By PETER H. MILLIKEN
VINDICATOR STAFF WRITER
YOUNGSTOWN -- In the aftermath of the killing of a 3-month-old, East Side residents expressed frustrations about crime in their neighborhoods.
"This has been going on for quite some time, and I have gotten tired of them just coming out and giving lip service and not acting," Ethel Hughey, a 38-year resident of Duncan Lane, said of the official response to drug dealing and gunfire in her neighborhood.
"We've had block watches. We would meet. I would go downtown. We would meet with the mayor and the police chief, and we got so-so results, but they didn't do the job that was satisfactory to me and my neighborhood," said Hughey, who led a block watch on her street for several years during the 1980s.
"The solution is: Stop the drugs. The solution is more police patrols -- more visibility," Hughey said. "I'm saddened that it took a child being killed to get some action," she said, adding that her grandson was almost killed two years ago by gunfire coming into his Duncan Lane bedroom.
"There was a time when Lincoln Knolls was considered middle class -- a nice place to live. I was proud to say I lived in Lincoln Knolls. I can't say it now," said an equally frustrated Beverly Primm. "If we don't see any progress, it doesn't do anything for us but knock us down. We want to see results," Primm added.
Organized meeting
A community meeting, attended by several dozen people Thursday at Mary Haddow School, was organized by Councilman Rufus Hudson, D-2nd, less than two weeks after the fatal shooting of 3-month-old Jiyen C. Dent Jr. on March 24 in his Rutledge Drive home.
Police Lt. Robin Lees said the department gave utmost priority to the investigation and had two suspects, John E. Drummond, 25, and Wayne P. Gilliam, 21, in custody within 72 hours after the shooting. Drummond and Gilliam are charged with murder.
"I can assure you that there'll be an increased patrol effort on the East Side.
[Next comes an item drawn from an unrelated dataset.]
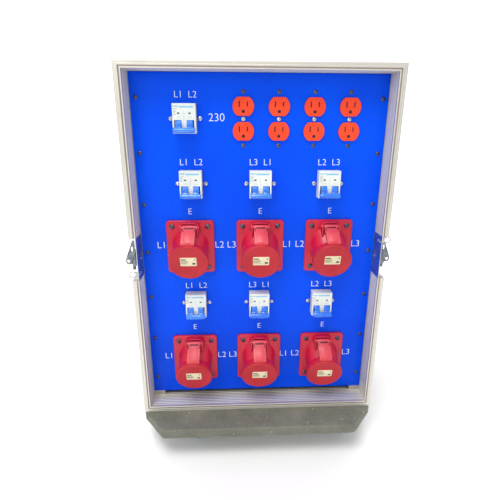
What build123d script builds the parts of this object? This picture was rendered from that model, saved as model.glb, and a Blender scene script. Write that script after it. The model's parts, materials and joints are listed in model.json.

We will continue it as long as there's a problem. I would encourage you to work with your councilman, and call the [police] chief's office. We need to keep that effort up and see this thing through," Lees said.
"Together, by becoming organized, we can make a difference in this community. I hope that we will use this meeting as an opportunity to commit to taking back our neighborhoods, to keeping our streets safe," Hudson said, calling for establishment of more block watches on the East Side.
"Those persons that you vote for -- you've got to make them accountable to you. Public pressure moves politicians," said Tracey Monroe-Winbush, a school board member, who offered to start a block watch on Greeley Lane, where she resides.
Sheriff Randall Wellington regrets that, because of budget cuts that forced the layoff of 54 deputies, he can no longer provide a cruiser to patrol the city's East Side, Lt. Mark Masto of the sheriff's department told the group. "We're down to bare minimums," Masto said.